*Written instruction:* Select the lines that hold the word "slide" and copy each one.
### Supplied material
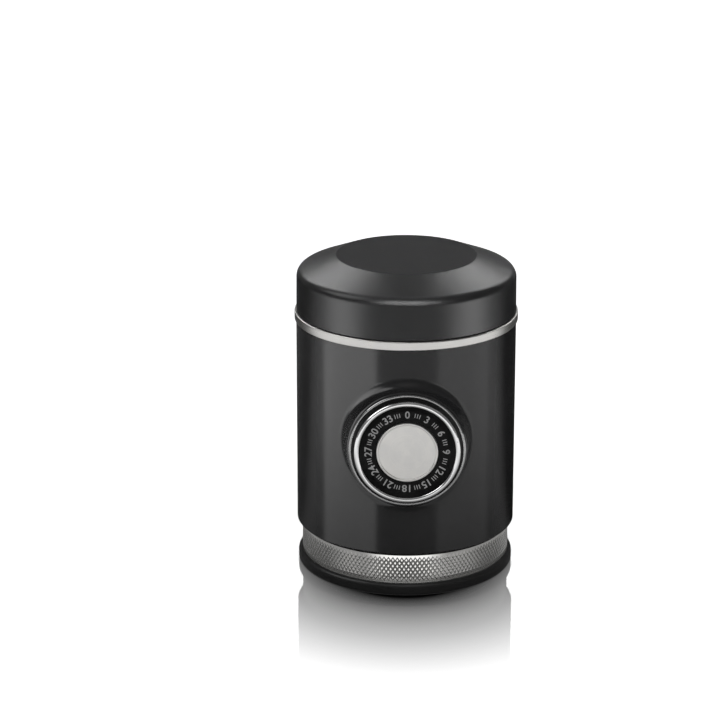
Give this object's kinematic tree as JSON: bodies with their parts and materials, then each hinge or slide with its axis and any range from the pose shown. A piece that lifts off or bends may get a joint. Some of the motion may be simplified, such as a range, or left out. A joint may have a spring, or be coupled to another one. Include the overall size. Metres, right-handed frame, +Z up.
{
  "type": "handheld manual espresso maker",
  "caption": "Pocket-size hand-pumped espresso maker: black cylinder, screw lid over a water tank, side pump knob, knurled basket ring and pull-off foot cover.",
  "frame": {"origin": "centre of the foot's flat underside, on the axis of the round body", "axes": "+Z up along the body's axis, -Y out of the pump knob (the front), +X to the right of the front"},
  "size_m": [0.072, 0.0785, 0.104],
  "materials": {
    "soft_black": "satin soft-touch charcoal",
    "knurled_steel": "fine diamond knurl, satin",
    "polished_steel": "polished stainless",
    "screw_steel": "turned stainless",
    "spring_steel": "drawn wire",
    "satin_silver": "satin, fine turned",
    "bright_chrome": "mirror",
    "dial_black": "semi-gloss",
    "black_nylon": "fine moulded grain",
    "grey_plastic": "moulded",
    "smoke_plastic": "smooth moulded",
    "silicone": "matt silicone",
    "brass": "turned"
  },
  "bodies": {
    "body": {"body_shell": "soft_black", "water_tank": "smoke_plastic", "brew_head": "black_nylon", "trim_ring": "satin_silver", "pump_block": "black_nylon", "shower_screen": "polished_steel", "shower_screw": "screw_steel", "basket_gasket": "silicone", "tie_screws": "screw_steel", "outlet_face_seal": "silicone", "tank_face_seal": "silicone", "cylinder_liner": "polished_steel", "cylinder_plug": "grey_plastic", "rod_guide": "grey_plastic", "return_spring": "spring_steel", "inlet_seat": "brass", "inlet_spring": "spring_steel", "outlet_seat": "brass", "outlet_spring": "spring_steel", "inlet_strainer": "grey_plastic", "knob_guide": "black_nylon", "knob_bezel": "bright_chrome"},
    "lid_seal": {"lid_gasket": "silicone"},
    "lid": {"lid_shell": "soft_black", "lid_liner": "black_nylon"},
    "basket": {"filter_basket": "polished_steel"},
    "portafilter": {"portafilter_ring": "knurled_steel"},
    "foot": {"base_cover": "soft_black", "base_seal": "silicone"},
    "plunger": {"piston": "grey_plastic", "piston_seal": "silicone", "piston_rod": "polished_steel", "rod_screw": "screw_steel"},
    "knob": {"knob_cup": "black_nylon", "knob_ring": "bright_chrome", "knob_dial": "dial_black", "knob_disc": "satin_silver"},
    "inlet_valve": {"inlet_ball": "polished_steel"},
    "outlet_valve": {"outlet_ball": "polished_steel"}
  },
  "joints": [
    {"name": "lid_lift", "type": "slide", "parent": "body", "child": "lid_seal", "axis": [0, 0, 1], "range_m": [0, 0.0038]},
    {"name": "lid_turn", "type": "hinge", "parent": "lid_seal", "child": "lid", "pos_m": [0, 0, 0.09], "axis": [0, 0, 1], "range_deg": [0, 450]},
    {"name": "portafilter_drop", "type": "slide", "parent": "body", "child": "basket", "axis": [0, 0, -1], "range_m": [0, 0.0038]},
    {"name": "portafilter_turn", "type": "hinge", "parent": "basket", "child": "portafilter", "pos_m": [0, 0, 0.01], "axis": [0, 0, -1], "range_deg": [0, 450]},
    {"name": "base_cover_pull", "type": "slide", "parent": "portafilter", "child": "foot", "axis": [0, 0, -1], "range_m": [0, 0.012]},
    {"name": "knob_stroke", "type": "slide", "parent": "body", "child": "plunger", "axis": [0, -1, 0], "range_m": [0, 0.018], "stiffness_N_per_m": 400, "springref_m": 0.026, "deforming": ["return_spring"]},
    {"name": "knob_twist", "type": "hinge", "parent": "plunger", "child": "knob", "pos_m": [0, -0.0425, 0.0516], "axis": [0, -1, 0], "range_deg": [0, 45]},
    {"name": "inlet_ball_drop", "type": "slide", "parent": "body", "child": "inlet_valve", "axis": [0, 0, -1], "range_m": [0, 0.0012], "stiffness_N_per_m": 100, "springref_m": -0.0015, "deforming": ["inlet_spring"]},
    {"name": "outlet_ball_drop", "type": "slide", "parent": "body", "child": "outlet_valve", "axis": [0, 0, -1], "range_m": [0, 0.0012], "stiffness_N_per_m": 100, "springref_m": -0.0015, "deforming": ["outlet_spring"]}
  ],
  "couplings": [
    {"joint": "lid_lift", "follows": "lid_turn", "m_per_rad": 0.00047746},
    {"joint": "portafilter_drop", "follows": "portafilter_turn", "m_per_rad": 0.00047746}
  ]
}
######
*Expected answer:*
Give this object's kinematic tree as JSON: bodies with their parts and materials, then each hinge or slide with its axis and any range from the pose shown. A piece that lifts off or bends may get a joint. Some of the motion may be simplified, such as a range, or left out. A joint may have a spring, or be coupled to another one. Include the overall size. Metres, right-handed frame, +Z up.
    {"name": "lid_lift", "type": "slide", "parent": "body", "child": "lid_seal", "axis": [0, 0, 1], "range_m": [0, 0.0038]},
    {"name": "portafilter_drop", "type": "slide", "parent": "body", "child": "basket", "axis": [0, 0, -1], "range_m": [0, 0.0038]},
    {"name": "base_cover_pull", "type": "slide", "parent": "portafilter", "child": "foot", "axis": [0, 0, -1], "range_m": [0, 0.012]},
    {"name": "knob_stroke", "type": "slide", "parent": "body", "child": "plunger", "axis": [0, -1, 0], "range_m": [0, 0.018], "stiffness_N_per_m": 400, "springref_m": 0.026, "deforming": ["return_spring"]},
    {"name": "inlet_ball_drop", "type": "slide", "parent": "body", "child": "inlet_valve", "axis": [0, 0, -1], "range_m": [0, 0.0012], "stiffness_N_per_m": 100, "springref_m": -0.0015, "deforming": ["inlet_spring"]},
    {"name": "outlet_ball_drop", "type": "slide", "parent": "body", "child": "outlet_valve", "axis": [0, 0, -1], "range_m": [0, 0.0012], "stiffness_N_per_m": 100, "springref_m": -0.0015, "deforming": ["outlet_spring"]}